» **Your goal**: Out of the lines in this data, how many include "update"? Give the number and nothing else.

» **Data section**:
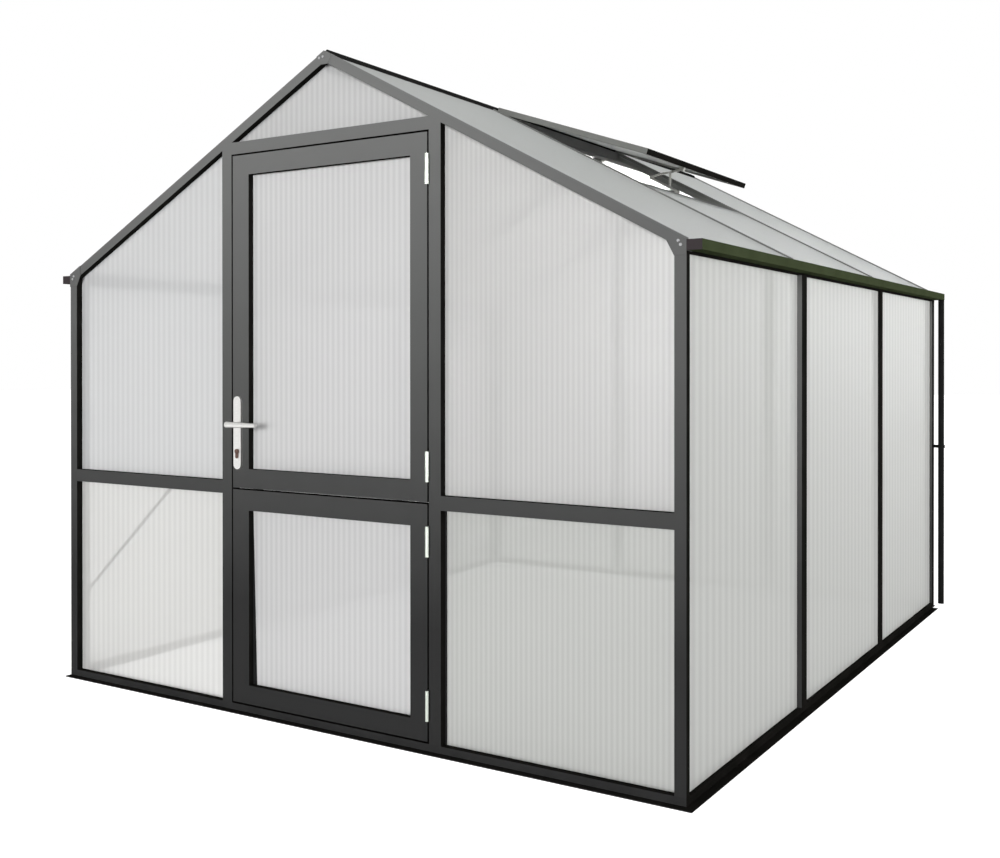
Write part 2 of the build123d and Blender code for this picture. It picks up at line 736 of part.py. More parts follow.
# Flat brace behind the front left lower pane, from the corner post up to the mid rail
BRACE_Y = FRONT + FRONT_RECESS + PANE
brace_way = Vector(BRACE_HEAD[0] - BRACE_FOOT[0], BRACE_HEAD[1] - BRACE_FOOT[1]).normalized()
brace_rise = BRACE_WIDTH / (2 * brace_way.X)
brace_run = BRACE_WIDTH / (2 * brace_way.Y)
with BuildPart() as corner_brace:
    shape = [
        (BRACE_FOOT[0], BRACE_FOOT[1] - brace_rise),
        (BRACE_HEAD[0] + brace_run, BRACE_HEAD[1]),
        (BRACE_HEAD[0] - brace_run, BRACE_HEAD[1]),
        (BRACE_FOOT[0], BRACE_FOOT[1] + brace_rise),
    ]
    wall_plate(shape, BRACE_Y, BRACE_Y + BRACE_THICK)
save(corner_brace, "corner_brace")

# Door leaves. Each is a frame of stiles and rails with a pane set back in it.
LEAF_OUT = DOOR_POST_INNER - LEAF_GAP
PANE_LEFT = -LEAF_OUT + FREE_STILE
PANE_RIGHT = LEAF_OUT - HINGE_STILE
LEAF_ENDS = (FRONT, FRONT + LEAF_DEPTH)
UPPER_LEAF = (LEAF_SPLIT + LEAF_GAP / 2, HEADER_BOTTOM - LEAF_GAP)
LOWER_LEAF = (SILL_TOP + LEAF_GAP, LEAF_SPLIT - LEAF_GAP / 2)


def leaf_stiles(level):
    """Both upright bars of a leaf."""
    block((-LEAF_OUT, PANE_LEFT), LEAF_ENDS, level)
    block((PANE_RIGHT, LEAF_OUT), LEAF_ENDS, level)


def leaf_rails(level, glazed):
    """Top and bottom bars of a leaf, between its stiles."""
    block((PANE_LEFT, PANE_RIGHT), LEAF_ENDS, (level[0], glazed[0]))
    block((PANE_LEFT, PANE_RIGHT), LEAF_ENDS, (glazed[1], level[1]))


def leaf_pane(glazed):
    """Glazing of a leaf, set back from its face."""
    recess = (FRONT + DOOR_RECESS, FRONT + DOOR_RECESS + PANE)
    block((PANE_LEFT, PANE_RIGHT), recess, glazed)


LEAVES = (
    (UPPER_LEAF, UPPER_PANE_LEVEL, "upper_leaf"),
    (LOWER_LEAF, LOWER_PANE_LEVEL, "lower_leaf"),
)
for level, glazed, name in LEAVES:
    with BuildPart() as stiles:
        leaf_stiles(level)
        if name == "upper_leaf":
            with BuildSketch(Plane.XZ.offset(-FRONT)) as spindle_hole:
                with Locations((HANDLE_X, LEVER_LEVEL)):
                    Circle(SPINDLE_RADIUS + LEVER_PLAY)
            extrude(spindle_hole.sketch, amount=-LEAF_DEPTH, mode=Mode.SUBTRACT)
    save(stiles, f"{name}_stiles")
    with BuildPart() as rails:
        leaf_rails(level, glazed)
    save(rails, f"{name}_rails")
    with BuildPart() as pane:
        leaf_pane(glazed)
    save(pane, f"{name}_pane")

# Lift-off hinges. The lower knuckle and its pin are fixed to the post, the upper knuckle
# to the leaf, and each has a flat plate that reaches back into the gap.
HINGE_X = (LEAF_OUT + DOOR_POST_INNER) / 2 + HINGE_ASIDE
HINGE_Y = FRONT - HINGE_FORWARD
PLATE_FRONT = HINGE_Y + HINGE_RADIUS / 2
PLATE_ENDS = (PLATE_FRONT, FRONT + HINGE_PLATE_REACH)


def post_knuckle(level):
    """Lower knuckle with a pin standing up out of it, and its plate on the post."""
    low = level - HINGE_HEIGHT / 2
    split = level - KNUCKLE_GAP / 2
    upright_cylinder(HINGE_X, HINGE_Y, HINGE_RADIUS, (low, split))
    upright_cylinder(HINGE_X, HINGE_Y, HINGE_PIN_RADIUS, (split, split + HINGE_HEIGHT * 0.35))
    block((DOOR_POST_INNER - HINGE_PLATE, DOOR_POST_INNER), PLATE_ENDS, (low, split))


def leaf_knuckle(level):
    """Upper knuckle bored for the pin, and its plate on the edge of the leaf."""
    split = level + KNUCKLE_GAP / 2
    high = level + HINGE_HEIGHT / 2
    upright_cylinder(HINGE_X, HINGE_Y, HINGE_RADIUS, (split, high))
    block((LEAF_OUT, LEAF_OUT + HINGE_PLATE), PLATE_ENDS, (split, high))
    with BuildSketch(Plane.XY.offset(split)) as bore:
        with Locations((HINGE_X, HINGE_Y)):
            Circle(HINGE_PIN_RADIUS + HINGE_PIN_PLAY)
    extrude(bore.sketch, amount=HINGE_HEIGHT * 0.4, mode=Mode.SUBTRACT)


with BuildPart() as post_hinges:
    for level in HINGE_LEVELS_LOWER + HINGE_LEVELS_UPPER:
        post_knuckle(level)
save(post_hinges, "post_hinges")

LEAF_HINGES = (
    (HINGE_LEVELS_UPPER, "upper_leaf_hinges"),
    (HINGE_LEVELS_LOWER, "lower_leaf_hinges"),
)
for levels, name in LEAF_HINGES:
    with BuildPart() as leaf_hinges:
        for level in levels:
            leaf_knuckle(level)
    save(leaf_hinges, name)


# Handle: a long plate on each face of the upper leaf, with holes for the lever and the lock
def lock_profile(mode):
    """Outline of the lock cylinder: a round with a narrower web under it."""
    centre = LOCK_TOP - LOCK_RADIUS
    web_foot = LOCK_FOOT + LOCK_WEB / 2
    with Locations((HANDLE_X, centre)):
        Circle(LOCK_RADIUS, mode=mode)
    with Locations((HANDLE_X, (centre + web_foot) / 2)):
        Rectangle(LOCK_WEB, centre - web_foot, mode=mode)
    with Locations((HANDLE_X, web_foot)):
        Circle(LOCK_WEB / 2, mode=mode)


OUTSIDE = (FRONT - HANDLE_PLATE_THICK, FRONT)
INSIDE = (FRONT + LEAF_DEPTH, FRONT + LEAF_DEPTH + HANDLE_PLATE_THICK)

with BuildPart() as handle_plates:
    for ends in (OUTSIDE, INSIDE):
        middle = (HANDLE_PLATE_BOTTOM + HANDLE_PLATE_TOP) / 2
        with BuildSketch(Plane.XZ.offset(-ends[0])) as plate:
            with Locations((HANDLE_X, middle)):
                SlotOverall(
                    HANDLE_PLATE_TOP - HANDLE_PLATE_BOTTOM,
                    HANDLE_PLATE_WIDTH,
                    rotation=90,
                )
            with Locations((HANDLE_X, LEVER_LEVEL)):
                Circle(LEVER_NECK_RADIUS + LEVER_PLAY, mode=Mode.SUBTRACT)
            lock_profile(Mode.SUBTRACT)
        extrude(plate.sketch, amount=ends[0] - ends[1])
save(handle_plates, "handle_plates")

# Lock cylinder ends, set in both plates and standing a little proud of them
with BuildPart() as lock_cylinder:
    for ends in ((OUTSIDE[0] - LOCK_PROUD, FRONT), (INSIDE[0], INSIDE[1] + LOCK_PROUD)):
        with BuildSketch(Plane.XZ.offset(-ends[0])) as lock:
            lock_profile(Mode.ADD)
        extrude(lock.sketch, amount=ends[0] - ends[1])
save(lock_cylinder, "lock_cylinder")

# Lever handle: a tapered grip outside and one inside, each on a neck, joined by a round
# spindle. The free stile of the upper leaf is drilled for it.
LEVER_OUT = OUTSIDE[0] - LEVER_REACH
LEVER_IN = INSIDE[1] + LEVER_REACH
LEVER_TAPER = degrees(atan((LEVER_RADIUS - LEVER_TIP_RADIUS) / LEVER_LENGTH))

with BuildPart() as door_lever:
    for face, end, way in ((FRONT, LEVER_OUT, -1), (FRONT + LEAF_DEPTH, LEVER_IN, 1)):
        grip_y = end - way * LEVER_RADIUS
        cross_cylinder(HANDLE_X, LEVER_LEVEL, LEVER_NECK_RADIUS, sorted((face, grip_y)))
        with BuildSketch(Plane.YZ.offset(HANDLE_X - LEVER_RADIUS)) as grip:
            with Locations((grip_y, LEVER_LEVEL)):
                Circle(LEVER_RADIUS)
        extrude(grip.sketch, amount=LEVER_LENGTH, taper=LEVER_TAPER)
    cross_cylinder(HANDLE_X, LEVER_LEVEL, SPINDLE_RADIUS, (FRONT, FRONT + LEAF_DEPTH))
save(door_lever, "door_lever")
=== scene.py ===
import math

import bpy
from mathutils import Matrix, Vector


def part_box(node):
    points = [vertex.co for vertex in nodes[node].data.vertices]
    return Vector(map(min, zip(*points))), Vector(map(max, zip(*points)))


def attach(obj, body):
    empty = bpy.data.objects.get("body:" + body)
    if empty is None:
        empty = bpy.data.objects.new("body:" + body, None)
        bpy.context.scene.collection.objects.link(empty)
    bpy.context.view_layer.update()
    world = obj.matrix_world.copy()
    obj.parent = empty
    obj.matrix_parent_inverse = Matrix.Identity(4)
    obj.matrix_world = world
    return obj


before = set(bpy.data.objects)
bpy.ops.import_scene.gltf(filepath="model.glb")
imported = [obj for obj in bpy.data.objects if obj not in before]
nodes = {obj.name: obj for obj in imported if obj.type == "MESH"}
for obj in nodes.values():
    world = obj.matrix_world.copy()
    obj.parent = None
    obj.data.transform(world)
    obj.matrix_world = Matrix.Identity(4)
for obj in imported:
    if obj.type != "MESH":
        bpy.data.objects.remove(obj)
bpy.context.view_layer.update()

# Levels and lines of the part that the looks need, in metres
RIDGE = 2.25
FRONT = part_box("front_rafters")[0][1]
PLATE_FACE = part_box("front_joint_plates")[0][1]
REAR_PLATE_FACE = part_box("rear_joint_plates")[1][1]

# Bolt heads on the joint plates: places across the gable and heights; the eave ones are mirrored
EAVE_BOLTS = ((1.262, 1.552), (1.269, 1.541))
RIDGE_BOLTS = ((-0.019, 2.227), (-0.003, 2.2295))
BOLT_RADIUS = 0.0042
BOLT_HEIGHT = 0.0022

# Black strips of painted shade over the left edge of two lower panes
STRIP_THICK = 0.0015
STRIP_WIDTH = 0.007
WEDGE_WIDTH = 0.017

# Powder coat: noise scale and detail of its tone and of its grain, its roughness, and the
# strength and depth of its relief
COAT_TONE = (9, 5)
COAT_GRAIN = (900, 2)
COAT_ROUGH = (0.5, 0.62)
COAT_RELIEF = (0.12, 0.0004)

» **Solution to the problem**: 2